Story and photography by Melanie Votaw
65 West 54th Street
New York, NY 10019
The whispers of history are everywhere at the Warwick Hotel. Built in 1926 by newspaper magnate William Randolph Hearst for his love, film star Marion Davies, the property is one of the few remaining examples of old New York/Hollywood glamour. Davies and Hearst never married because his wife wouldn’t give him a divorce, but their relationship was common knowledge. He created a private residence for her in the Warwick, and the remaining rooms were primarily used to house their friends. Initially, it wasn’t open to the public, and at times, it housed the stars of films that were shooting in New York.
Despite its lofty pedigree, however, the hotel is surprisingly understated. Hearst specifically created a small lobby because he wanted it to look and feel more like a home than a grand hotel. It was meant to be discreet. It cost him $5 million to build the Warwick in 1926, and, at 36 stories, it was one of the tallest apartment buildings in the world at the time.
The Warwick has welcomed countless celebrities and dignitaries over the years, including Elvis Presley, Elizabeth Taylor, and James Dean. Cary Grant lived there for more than 12 years, and the Beatles were guests during their iconic first visit to the U.S.
Hearst also helped to build the original Ziegfeld theatre right across the street from the Warwick for his friend, Florenz Ziegfeld. This gave stars who were in town to perform at the Ziegfeld an easily accessible but elegant place to stay. Unfortunately, the theatre was torn down in the 1960s, and a movie theatre was later built a block away bearing Ziegfeld’s name.
Of course, the Warwick has been renovated since those early days, and Floors 12, 14, and 15 were renovated very recently. It maintains the classic décor that you would expect of a historic property, however, with neutral shades of silver, beige, and champagne, as well as antiques and walnut veneer furniture.

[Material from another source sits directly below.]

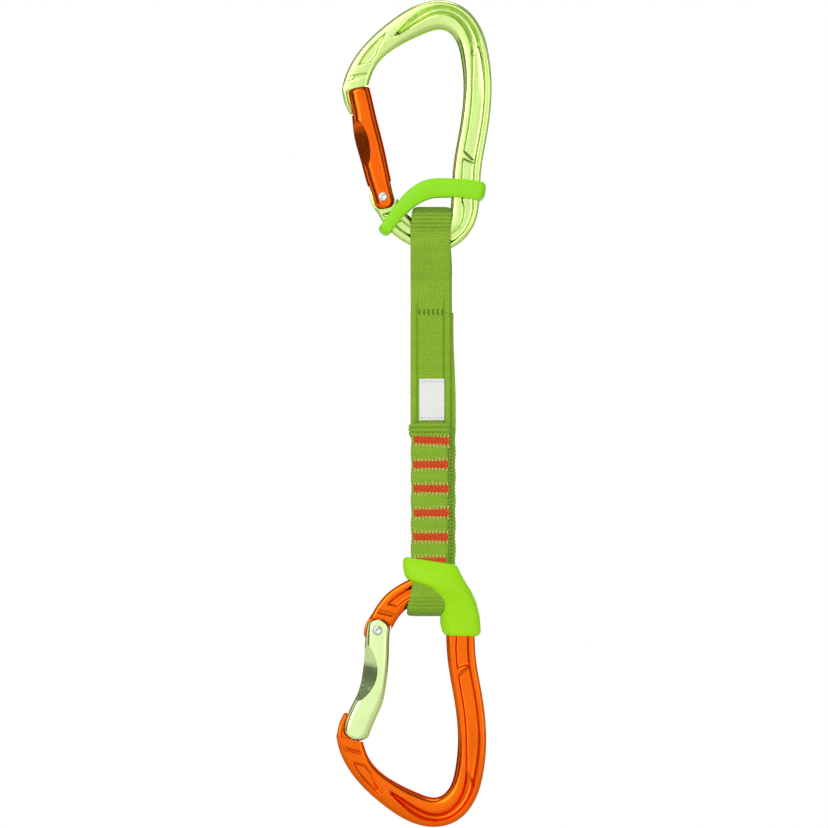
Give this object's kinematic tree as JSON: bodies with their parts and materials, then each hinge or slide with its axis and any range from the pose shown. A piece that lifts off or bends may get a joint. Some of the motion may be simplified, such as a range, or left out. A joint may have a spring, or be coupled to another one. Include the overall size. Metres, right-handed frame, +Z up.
{
  "type": "climbing quickdraw",
  "caption": "Sewn webbing sling joining a straight-gate and a bent-gate forged carabiner, with sprung gates, an elastic keeper band and a rubber keeper boot.",
  "frame": {"origin": "the hanger seat: inner top of the upper carabiner's bow, at mid depth", "axes": "+Z up along the hanging quickdraw, +X towards the spines, -Y the front face"},
  "size_m": [0.0622, 0.0162, 0.3303],
  "materials": {
    "pale_green_anodised": "anodised, glossy, pale yellow-green",
    "orange_anodised": "anodised, glossy, orange",
    "gate_orange_anodised": "anodised, glossy, orange",
    "gate_green_anodised": "anodised, satin, pale green",
    "rivet_steel": "stainless, turned and headed",
    "spring_steel": "drawn stainless wire",
    "webbing_green": "woven polyamide webbing",
    "thread_orange": "twisted polyester thread",
    "thread_white": "twisted polyester thread",
    "thread_dark": "twisted polyester thread",
    "label_white": "woven ribbon",
    "band_rubber": "moulded elastomer, glossy",
    "boot_rubber": "moulded rubber, satin"
  },
  "bodies": {
    "upper_carabiner": {"upper_frame": "pale_green_anodised", "upper_gate_rivet": "rivet_steel", "upper_keeper_band": "band_rubber", "sling_upper_eye": "webbing_green"},
    "upper_gate": {"upper_gate": "gate_orange_anodised", "upper_gate_spring": "spring_steel"},
    "upper_plunger": {"upper_gate_plunger": "rivet_steel"},
    "twisting_stretch": {"sling_twisting_stretch": "webbing_green", "marker_stitches": "thread_dark"},
    "sewn_sling": {"sling_front_strand": "webbing_green", "sling_back_strand": "webbing_green", "sling_lap": "webbing_green", "sling_lap_hem": "webbing_green", "bar_tack_1": "thread_orange", "bar_tack_2": "thread_orange", "bar_tack_3": "thread_orange", "bar_tack_4": "thread_orange", "bar_tack_5": "thread_orange", "sewn_label": "label_white", "label_stitching": "thread_white"},
    "lower_carabiner": {"lower_frame": "orange_anodised", "lower_gate_rivet": "rivet_steel", "lower_keeper_boot": "boot_rubber", "sling_lower_eye": "webbing_green", "bar_tack_6": "thread_orange"},
    "lower_gate": {"lower_gate": "gate_green_anodised", "lower_gate_spring": "spring_steel"},
    "lower_plunger": {"lower_gate_plunger": "rivet_steel"}
  },
  "joints": [
    {"name": "upper_gate_hinge", "type": "hinge", "parent": "upper_carabiner", "child": "upper_gate", "pos_m": [-0.02281, 0, -0.0668], "axis": [0, 1, 0], "range_deg": [0, 27], "stiffness_Nm_per_rad": 0.3, "springref_deg": -40.11},
    {"name": "upper_plunger_slide", "type": "slide", "parent": "upper_gate", "child": "upper_plunger", "axis": [-0.2263, 0, 0.974], "range_m": [0, 0.001], "deforming": ["upper_gate_spring"]},
    {"name": "sling_twist", "type": "hinge", "parent": "upper_carabiner", "child": "twisting_stretch", "pos_m": [-0.0039, 0, -0.1067], "axis": [0, 0, 1], "range_deg": [-60, 60], "stiffness_Nm_per_rad": 0.004},
    {"name": "sling_bend", "type": "hinge", "parent": "twisting_stretch", "child": "sewn_sling", "pos_m": [-0.0039, 0, -0.1247], "axis": [1, 0, 0], "range_deg": [-75, 75]},
    {"name": "boot_mouth_bend", "type": "hinge", "parent": "sewn_sling", "child": "lower_carabiner", "pos_m": [-0.0045, 0, -0.2079], "axis": [1, 0, 0], "range_deg": [-25, 25], "stiffness_Nm_per_rad": 0.15},
    {"name": "lower_gate_hinge", "type": "hinge", "parent": "lower_carabiner", "child": "lower_gate", "pos_m": [-0.02501, 0, -0.2401], "axis": [0, -1, 0], "range_deg": [0, 27], "stiffness_Nm_per_rad": 0.3, "springref_deg": -40.11},
    {"name": "lower_plunger_slide", "type": "slide", "parent": "lower_gate", "child": "lower_plunger", "axis": [-0.0625, 0, -0.998], "range_m": [0, 0.001], "deforming": ["lower_gate_spring"]}
  ],
  "couplings": [
    {"joint": "upper_plunger_slide", "follows": "upper_gate_hinge", "m_per_rad": 0.00212},
    {"joint": "lower_plunger_slide", "follows": "lower_gate_hinge", "m_per_rad": 0.00212}
  ]
}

My lovely room had a king bed with a quilted headboard, and the curtains were sage green and white damask. The room contained a 40” HD LCD television, and there was a multimedia system for connecting a laptop, iPod, or iPhone to the television. The minibar was electronic, so there was no need to write down what I removed. It was immediately added to my bill upon checkout. As is usually the case with today’s hotels, Wifi service in the room amounted to an extra charge.
The bathroom was designed in varying shades of brown marble, and Bulgari toiletries were provided but no bathrobe. At the door were “welcome” and “goodbye” buttons to turn the electricity on or off. There was also a button on the door for a deadbolt that prevented card key usage. I had never seen this before, but it was a nice added security measure.
I found the service to be top-notch, and the desk clerks were exceptionally courteous and helpful. The area where the Warwick is located is prime in New York City. It’s just steps from Central Park, Carnegie Hall, and Rockefeller Center. It’s directly across the street from the Museum of Modern Art and within easy walking distance of Times Square, the Time Warner Center, Radio City Music Hall, and Lincoln Center.
The hotel has 359 rooms and 67 suites, some of which have private terraces. Twenty-four-hour room service is available, as well as a business center, concierge, and a small, but very nice fitness center on the third floor with what looked like new, state-of-the-art machines. There are two restaurants – Murals on 54 is a more formal Mediterranean restaurant, which features murals painted by Dean Cornwell in 1937, and Randolph’s Bar & Lounge is a more casual, contemporary restaurant and bar. Murals is open from 6:30 a.m. to 11:00 p.m., and Randolph’s is open from 11:30 a.m. to 1:00 a.m., although the kitchen closes at 11:00 p.m. A breakfast buffet is also available.
The Warwick is officially one of the Historic Hotels of America, and it certainly belongs on that list. The hallways display photographs of Marion Davies, some of which are old movie stills, and you will see the occasional old-fashioned black telephone. They’re no longer functioning, but they helped me to imagine what it must have been like in the ‘20s and ‘30s when the likes of Cary Grant and a young Elizabeth Taylor strolled the halls.